For over the past century and a half, and most notably over the last seventy years, the world has become increasingly urban, and the peasant way of life—the dominant way of life for humanity since agriculture began well over 6,000 years ago—is disappearing. In this vital history of peasantry, social historian Patrick Joyce aims to tell the story of this lost world and its people, and how we can commemorate their way of life. In one sense, this is a global history, ambitious in scope, taking us from the urbanization of the early 19th century to the present day. But more specifically, Joyce’s focus is the demise of the European peasantry and of their rites, traditions, and beliefs.
Alongside this he brings in stories of individuals as well as places, including his own family, and looks at how peasants and their ways of life have been memorialized in photographs, literature, and in museums. Joyce explores a people whose voice is vastly underrepresented, and is usually mediated through others, in human history—and now peasants are vanishing in one of the greatest historical transformations of our time.
Written with the skill and authority of a great historian, Remembering Peasants is a “first-class work” (Kirkus Reviews), a richly complex and passionate history written with exquisite care.
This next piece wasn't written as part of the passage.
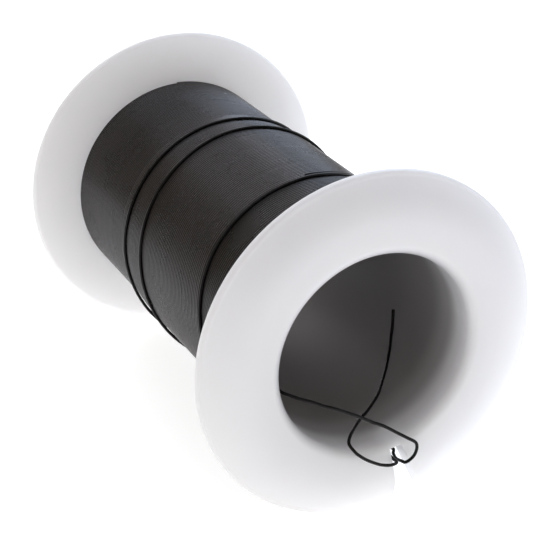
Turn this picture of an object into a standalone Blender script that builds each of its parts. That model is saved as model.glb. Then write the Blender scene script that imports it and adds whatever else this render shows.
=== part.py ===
"""A spool of fine black wire, lying on its side with its axis along Y.

The spool is one white moulding: a tube with a wide open bore and a flange at
each end. It is built as three bodies, a barrel and two flanges, so that each
one is a simple ring. One continuous wire is wound on it in three full layers
and a short top layer, and the winding sits a little off the spool's axis. The
start of the wire and its finish both come out through a slot in the near
flange and end as free tails inside the bore. The finish first comes back from
the far flange to that slot in three loose turns over the winding.

Frame: X across the spool, Y along its axis towards the far flange, Z up, with
the origin on the ground under the middle of the spool.
"""

import math

import bmesh
import bpy
from mathutils import Vector

# Driving dimensions, in metres.
FLANGE_RADIUS = 0.0190
SPOOL_LENGTH = 0.0550
FLANGE_ROOT = 0.00278
BORE_RADIUS = 0.0108
BARREL_RADIUS = 0.01225
WIRE_DIAMETER = 0.00035
FULL_LAYERS = 3
SLOT_ANGLE = 168.0
FIT_GAP = 0.0003
LAYER_GAP = 0.00005

# Shape of a flange, in metres.
RIM_SET_BACK = 0.00227
RIM_LAND = 0.0004
RIM_ROUND = 0.0004
FACE_FLAT_RADIUS = 0.0140
MOUTH_ROUND = 0.0010
SLOT_FLOOR_RADIUS = 0.0114
SLOT_LEFT = -0.00076
SLOT_RIGHT_AT_FLOOR = 0.00062
SLOT_RIGHT_AT_RIM = 0.00232

# Fineness of the meshes.
SEGMENTS = 72
POINTS_PER_TURN = 80
TAIL_POINT_SPACING = 0.0008

# A facet lies on the ground, so the axis is a facet's distance above it.
AXIS_HEIGHT = FLANGE_RADIUS * math.cos(math.pi / SEGMENTS)
OUTER_FACE = SPOOL_LENGTH / 2
INNER_FACE = OUTER_FACE - FLANGE_ROOT
RIM_PLANE = OUTER_FACE - RIM_SET_BACK
LAYER_STEP = WIRE_DIAMETER * math.cos(math.radians(30))
LOWER_RADIUS = BARREL_RADIUS + WIRE_DIAMETER + (FULL_LAYERS - 1) * LAYER_STEP
WINDING_RADIUS = LOWER_RADIUS + LAYER_STEP

# The winding has slipped sideways by this much, towards this angle.
OFF_CENTRE = 0.00013
OFF_CENTRE_ANGLE = -128.0

# The top layer is full up to the first of these and thins out to the second.
TOP_LAYER_FULL_TO = 0.0055
TOP_LAYER_END = 0.0105

# The loose turns clear the winding by this much.
LOOSE_CLEARANCE = 0.00012

# The three loose turns that bring the finish of the wire back from the far
# flange to the slot: angle in degrees from the top of the spool towards +X,
# which falls as the wire goes round, distance along Y and lift off the winding
# in millimetres. The last one lies at the foot of the top layer's edge.
RETURN_STATIONS = (
    (215.0, 24.35, 0.0),
    (180.0, 23.20, 0.0),
    (140.0, 19.60, 0.0),
    (100.0, 15.00, 0.0),
    (70.0, 12.20, 0.0),
    (39.6, 10.10, 0.0),
    (22.0, 8.95, 0.0),
    (8.0, 8.45, 0.0),
    (-13.0, 8.40, 0.0),
    (-37.0, 8.20, 0.0),
    (-60.0, 7.97, 0.0),
    (-84.0, 7.88, 0.0),
    (-107.0, 7.75, 0.0),
    (-125.5, 7.00, 0.11),
    (-150.0, 6.50, 0.08),
    (-185.0, 6.10, 0.0),
    (-240.0, 5.80, 0.0),
    (-290.0, 5.40, 0.0),
    (-320.0, 5.15, 0.0),
    (-338.0, 4.85, 0.0),
    (-352.0, 4.65, 0.0),
    (-374.0, 4.42, 0.0),
    (-397.0, 3.92, 0.0),
    (-420.5, 3.43, 0.0),
    (-443.0, 2.80, 0.0),
    (-467.0, 2.15, 0.0),
    (-485.5, 1.45, 0.04),
    (-510.0, 0.50, 0.03),
    (-545.0, -1.10, 0.0),
    (-600.0, -3.60, 0.0),
    (-640.0, -5.90, 0.0),
    (-660.0, -7.00, -0.04),
    (-670.0, -7.10, -0.20),
    (-680.0, -7.15, -0.30),
    (-695.6, -9.25, -0.30),
    (-707.6, -10.50, -0.30),
    (-718.0, -10.95, -0.30),
    (-729.3, -11.38, -0.30),
    (-741.0, -11.60, -0.30),
    (-752.5, -11.78, -0.30),
    (-764.0, -11.98, -0.30),
    (-775.5, -12.15, -0.30),
    (-787.0, -12.56, -0.30),
    (-798.0, -13.03, -0.30),
    (-809.0, -13.58, -0.30),
    (-830.0, -14.70, -0.30),
    (-850.0, -16.40, -0.30),
    (-870.0, -18.60, -0.30),
    (-890.0, -21.10, -0.30),
    (-905.0, -22.90, -0.30),
)
TURN_START = 215.0
TURNS = 3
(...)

It is also deeply resonant, as Joyce shines a light on people whose knowledge of the land is being irretrievably lost during our critical time of climate crisis and the rise of industrial agriculture. Enlightening, timely, and vitally important, this book commemorates an extraordinary culture whose impact on history—and the future—remains profoundly relevant.
Critic reviews
"Narrator Philip Bird mirrors the production’s best qualities, its sensitivity and intelligence, and lets its essential sadness emerge unobtrusively. His deft narration softens the frustrations of a text that can lose clarity by wandering among times and cultures. Especially in the reflective latter sections, his performance is so effortlessly attuned to the book’s meaning, so subtly expressive, that it’s easy to forget he’s not the author. The effect is both engaging and moving."